In the painting Dark Dream by Hyder Shah, a self-taught artist from Pakistan (Cat.161), the scene is even grimmer. Naked, starving, and homeless babies and children are shown in the midst of a world torn apart by conflict and environmental degradation. Although it is a depressing spectacle witnessed nightly on television news screens worldwide, the painting seems better to encapsulate what is a living, everyday reality for so many. It reveals the artist’s intensity of feeling and sense of desperation. Hidden in the chaos of the desolation is an hour glass; the sand pouring away for the lives of children without hope and for a world seemingly beyond repair. In an equally distressing but forceful image by Kenya’s Sebastian Kiarie (Cat.128), citizens are crushed by the weight of oppression personified, from which there is no respite.

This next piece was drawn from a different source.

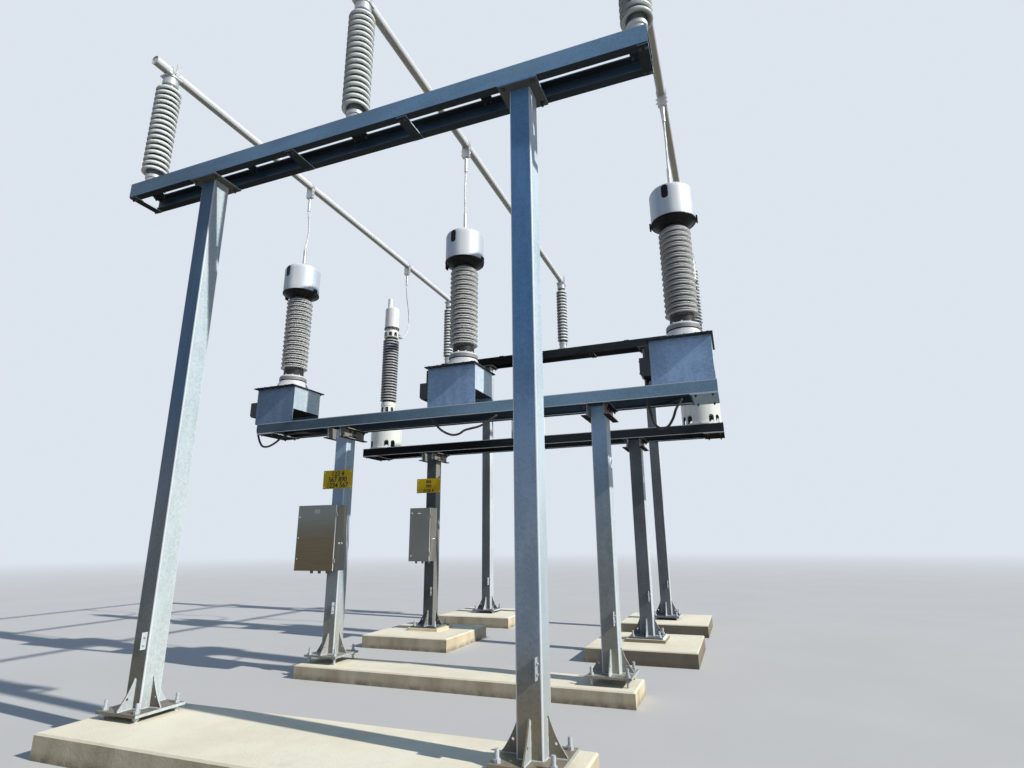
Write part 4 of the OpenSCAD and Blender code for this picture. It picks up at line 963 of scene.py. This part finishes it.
def make_bus_ends(look):
    """Domed stoppers just inside the ends of the busbars."""
    shape = Shape()
    dome = [(0.0528, -0.03), (0.0528, -0.008), (0.048, -0.004), (0.03, 0.0), (0, 0.001)]
    for node in ("bus_left", "bus_middle", "bus_right"):
        low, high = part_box(node)
        x, z = (low.x + high.x) / 2, (low.z + high.z) / 2
        for y, way in ((low.y, -1), (high.y, 1)):
            shape.lathe(dome, facing((x, y - way * 0.004, z), (0, way, 0)), 32)
    shape.piece("bus_stoppers", look, slot="bare_aluminium")


def lock(shape, point, r):
    """A quarter-turn cabinet lock with a bar across its key slot."""
    place = facing(point, FRONT)
    cup = [(r, 0), (r, 0.002), (r * 0.82, 0.004), (r * 0.62, 0.004), (r * 0.62, 0.0015), (0, 0.0015)]
    shape.lathe(cup, place, 20)
    shape.prism(rectangle(r * 0.5, 0.0012), 0.0015, 0.0035, place)


def label(shape, half_width, half_height, point):
    """A small blank plate on a door."""
    shape.prism(rectangle(half_width, half_height), 0, 0.0012, facing(point, FRONT), 0.001)


def door_locks(low, high, inset, r, shares):
    """Locks at these shares of a door's height, near its left edge."""
    door = Shape()
    for share in shares:
        lock(door, (low.x + inset, low.y, low.z + (high.z - low.z) * share), r)
    return door


def make_cabinet_details(bright, plate_look):
    """Locks and blank labels on both doors, and two fixings on the right side of each cabinet."""
    low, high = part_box("marshalling_door")
    door = door_locks(low, high, 0.03, 0.011, (0.18, 0.5, 0.82))
    door.piece("marshalling_locks", bright, "marshalling_door", "stainless")
    plate = Shape()
    label(plate, 0.045, 0.03, (low.x + BOX_WIDTH / 2, low.y, high.z - 0.085))
    plate.piece("blank_plate", plate_look, "marshalling_door")
    low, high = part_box("kiosk_door")
    door = door_locks(low, high, 0.045, 0.016, (0.1, 0.9))
    label(door, 0.032, 0.009, (low.x + 0.19, low.y, high.z - 0.095))
    door.piece("kiosk_locks", bright, "kiosk_door", "stainless")
    side = Shape()
    for node, width in (("marshalling_box", BOX_WIDTH), ("kiosk_box", KIOSK_WIDTH)):
        low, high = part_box(node)
        bottom = low.z + 0.04
        height = bottom + (high.z - bottom) * 0.41
        for dy in (0.1, 0.155):
            side.bolt((low.x + width, low.y + dy, height), RIGHT, 0.014, 0)
    side.piece("cabinet_side_bolts", bright, slot="stainless")


def row_mesh(row, size, place):
    """A row of numbers as a thin solid. The small offset makes its strokes bolder."""
    words = bpy.data.curves.new("row", "FONT")
    words.body = row
    words.size = size
    words.align_x = "CENTER"
    words.extrude = 0.0003
    words.offset = 0.0025
    maker = new_object("row", words)
    bpy.context.view_layer.update()
    mesh = bpy.data.meshes.new_from_object(maker)
    bpy.data.objects.remove(maker)
    mesh.transform(Matrix.Translation(place) @ Matrix.Rotation(math.pi / 2, 4, "X"))
    mesh.materials.clear()
    return mesh


def make_sign_numbers(ink, bolt_look):
    """Rows of plain numbers and four fixings on each sign."""
    pins = Shape()
    signs = (("box", -1.93, VT_Y, FOOTING + 2.245, 0.098, ("123 4", "567 890", "1234 567")),
             ("kiosk", -1.962, CT_Y, FOOTING + 2.375, 0.078, ("456", "789", "0123 4")))
    for name, x, y, bottom, size, rows in signs:
        front = y - 0.103
        for k, row in enumerate(rows):
            mesh = row_mesh(row, size, (x, front - 0.0006, bottom + 0.18 - 0.082 * k))
            mesh.materials.append(ink)
            made = new_object(f"{name}_sign_row_{k + 1}", mesh)
            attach(made, "bay")
        for dx in (-0.225, 0.225):
            for dz in (0.025, 0.24):
                pins.bolt((x + dx, front, bottom + dz), FRONT, 0.008, 0, 1.2)
    pins.piece("sign_fixings", bolt_look, slot="stainless")


# The scene


def dress(look, *names):
    for name in names:
        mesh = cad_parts[name].data
        for k in range(len(mesh.materials)):
            mesh.materials[k] = look


def post_zinc(name, high, low, foot, **how):
    return galvanised(name, high, (low, foot), underside_shade_colour=(0.15, 0.14, 0.11), **how)


def dress_columns():
    # Each column gets its own copy of the zinc, lighter or darker as painted light and shade; the copies for
    # the columns further back and for the brackets and boxes under the tanks are painted shade.
    dress(post_zinc("post_zinc_a", (0.13, 0.28, 0.50), (0.36, 0.44, 0.53), (0.28, 0.24, 0.17), lit_low=0.6),
          "front_column_right")
    dress(post_zinc("post_zinc_b", (0.08, 0.15, 0.25), (0.20, 0.225, 0.23), (0.20, 0.18, 0.14)),
          "front_column_left")
    dress(post_zinc("post_zinc_c", (0.38, 0.58, 0.80), (0.32, 0.35, 0.36), (0.32, 0.30, 0.25)),
          "vt_column_right")
    dress(post_zinc("post_zinc_d", (0.40, 0.56, 0.76), (0.34, 0.40, 0.46), (0.34, 0.33, 0.28), share=0.25),
          "vt_column_left")
    dark = galvanised("shaded_zinc", (0.155, 0.172, 0.190), lit=(0.88, 0.93, 0.93), share=0.85)
    dress(dark, "ct_column_right", "rear_column_left", "rear_column_right")
    dull = galvanised("deep_shaded_zinc", (0.085, 0.095, 0.105), lit=(0.40, 0.38, 0.32), share=0.6)
    dress(dull, "ct_column_left", "cross_brackets", "vt_terminal_boxes")


def dress_beams():
    """The two beams at the front carry a painted reflection of the blue sky and painted shade towards -X,
    and the two at the back are nearly black as painted shade.
    """
    beam = {"stretch": (0.2, 1, 1)}
    black = {**beam, "bloom": 0.0, "share": 0.4, "metallic": 0.0, "shine": 0.06, "fade": 0.97,
             "span": (-1.2, 0.5)}
    edges = (LOW_BEAM, LOW_TOP)
    dress(galvanised("front_zinc", (0.235, 0.40, 0.58), fade=0.5, middle=FRONT_Y, **beam), "front_beam")
    dress(galvanised("vt_zinc", (0.255, 0.40, 0.53), fade=0.72, span=(-1.8, 0.5), middle=VT_Y, edges=edges,
                     sunlit_end=True, **beam), "vt_beam")
    dress(galvanised("ct_zinc", (0.042, 0.048, 0.054), edges=edges, **black), "ct_beam")
    dress(galvanised("rear_zinc", (0.042, 0.048, 0.054), **black), "rear_beam")


def dress_porcelain():
    dress(porcelain("front_glaze", FRONT_Y, 0.086, 0.11, (0.24, 0.26, 0.25), (0.92, 0.97, 0.93),
                    (0.80, 0.80, 0.75), 0.3), "front_insulators")
    dress(porcelain("rear_glaze", REAR_Y, 0.076, 0.096, (0.22, 0.24, 0.24), (0.86, 0.90, 0.88),
                    (0.76, 0.75, 0.70), 0.3), "rear_insulators")
    dress(porcelain("vt_glaze", VT_Y, 0.136, 0.158, (0.20, 0.20, 0.20), (0.97, 0.98, 0.96),
                    (0.82, 0.81, 0.77), 0.25), "vt_porcelain")
    dress(porcelain("brown_glaze", CT_Y, 0.12, 0.155, (0.03, 0.025, 0.02), (0.48, 0.48, 0.49),
                    (0.35, 0.34, 0.33), 0.3), "ct_porcelain")


def make_floor():
    shape = Shape()
    shape.lathe([(400, 0), (60, 0), (12, 0), (0, 0)], Matrix.Translation((0, 4, -0.002)), 64)
    mesh = bpy.data.meshes.new("floor")
    mesh.from_pydata(shape.verts, [], shape.faces)
    mesh.materials.append(floor_look())
    floor = new_object("floor", mesh)


def make_sun():
    sun = bpy.data.lights.new("sun", "SUN")
    sun.energy = SUN_POWER
    sun.angle = SUN_WIDTH
    sun.color = SUN_COLOUR
    new_object("sun", sun).rotation_euler = SUN_FROM.to_track_quat("Z", "Y").to_euler()


def make_sky():
    """Blue light from all round on matt faces, and a pale backdrop for the eye and for reflections."""
    world = bpy.data.worlds.new("studio")
    world.use_nodes = True
    bpy.context.scene.world = world
    m = Nodes(world.node_tree)
    fill = m.nodes["Background"]
    fill.inputs[0].default_value = SKY_COLOUR
    fill.inputs[1].default_value = SKY_POWER
    m.blend(m.seen(), fill, m.node("Background", Color=BACKDROP), "World Output")
    bpy.context.scene.view_settings.view_transform = "Standard"


make_camera()
dress_columns()
dress_beams()
# The tanks' blue is a painted sky reflection, darkened towards -X as painted shade, with a painted shadow
# under the lid's rim.
dress(galvanised("tank_zinc", (0.34, 0.50, 0.74), grain=40, bloom=0.3, spread=0.22, metallic=0.15, fade=0.5,
                 lid=VT_LID), "vt_tanks")
dark_bolts = cast_metal("dark_bolts", (0.05, 0.052, 0.055), (0.11, 0.115, 0.12), metallic=0.2)
bolt_zinc = galvanised("bolt_zinc", (0.50, 0.52, 0.54), grain=120, stretch=(1, 1, 1), share=0.4)
dress(bolt_zinc, "anchor_bolts")
dress_porcelain()
cast = cast_metal("cast", (0.40, 0.42, 0.43), (0.62, 0.63, 0.64))
dress(cast, "front_fittings", "rear_fittings")
dress(aluminium("tube_metal"), "bus_left", "bus_middle", "bus_right")
clamp_metal = cast_metal("clamp_metal", (0.46, 0.48, 0.49), (0.66, 0.67, 0.67), (0.34, 0.5), 0.5)
dress(clamp_metal, "front_clamps", "rear_clamps", "dropper_clamps")
black_cast = black_casting()
dress(black_cast, "vt_collars")
dress(stainless(), "marshalling_box", "marshalling_door")
bright = cast_metal("bright", (0.58, 0.59, 0.60), (0.74, 0.75, 0.75), (0.2, 0.35), 0.8)
dress(turret_cast(), "vt_turrets")
dress(hat_metal(), "vt_heads")
dress(ct_paint(), "ct_tanks", "ct_heads")
# the kiosk's side gets the same painted shade, reflection streaks and edge highlight
dress(painted("grey_enamel", (0.34, 0.34, 0.31), (0.20, 0.20, 0.18),
              side=("kiosk_door", KIOSK_WIDTH, (0.155, 0.15, 0.135))), "kiosk_box", "kiosk_door")
dress(painted("ochre", (0.86, 0.58, 0.008), (0.50, 0.32, 0.02)), "sign_plates")
dress(concrete(), "front_footing", "vt_footing", "ct_pads", "rear_pads", "ct_grout")

make_leads(strand("lead_strands", (0.88, 0.90, 0.91), 10, 0.22, 0.45))
make_conduits(strand("ribbed_black", (0.018, 0.018, 0.019), 0, 0.007, 0.45), black_cast)
make_beam_bolts(dark_bolts)
make_bracket_bolts(dark_bolts)
make_tank_bolts(dark_bolts, bright)
make_ct_bolts(cast)
make_clamp_bolts(bright)
make_column_details(bolt_zinc)
make_sight_glasses(glass_black(), black_cast)
make_bus_ends(clamp_metal)
make_cabinet_details(bright, painted("plate_grey", (0.55, 0.56, 0.56), (0.3, 0.3, 0.3)))
make_sign_numbers(painted("ink", (0.015, 0.015, 0.016), (0.05, 0.045, 0.03)), bright)
make_floor()
make_sun()
make_sky()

Both male and female artists considered the predicament of women in various parts of the world. Aria Shokouhi Eghbal from Iran paints an ambiguous portrait of a woman from her imagination (Cat.101). She seems to be looking through a gap in a door or curtains. Is she emerging or withdrawing? Whichever, she appears to have strength of purpose, control over her situation, and cunning. The painting appears to be a symbolic representation of the underlying strength of women who, though behind the scenes, have authority of presence and influence. Richard Kimanthi of Kenya pictures woman as the personification of resilience, independence, and adaptability. His red and gold painting Living Single (Cat.127) shows the commanding figure of a mother, her arms protecting two children. The artist explains his aim was: ‘to convey my ideas through my vision, because shouting about them was not enough’. In Year 2000, So What? (Cat.136), an enigmatic painting of a man and woman on a beach, Chang Fee Ming from Malaysia chooses not to show the upper half of the woman at all. It is sufficient for him to represent the inner and outer strength of woman by painting in meticulous detail a firm hand placed on a hip: ‘Whatever the future brings’, he observes, ‘the stamina is there’.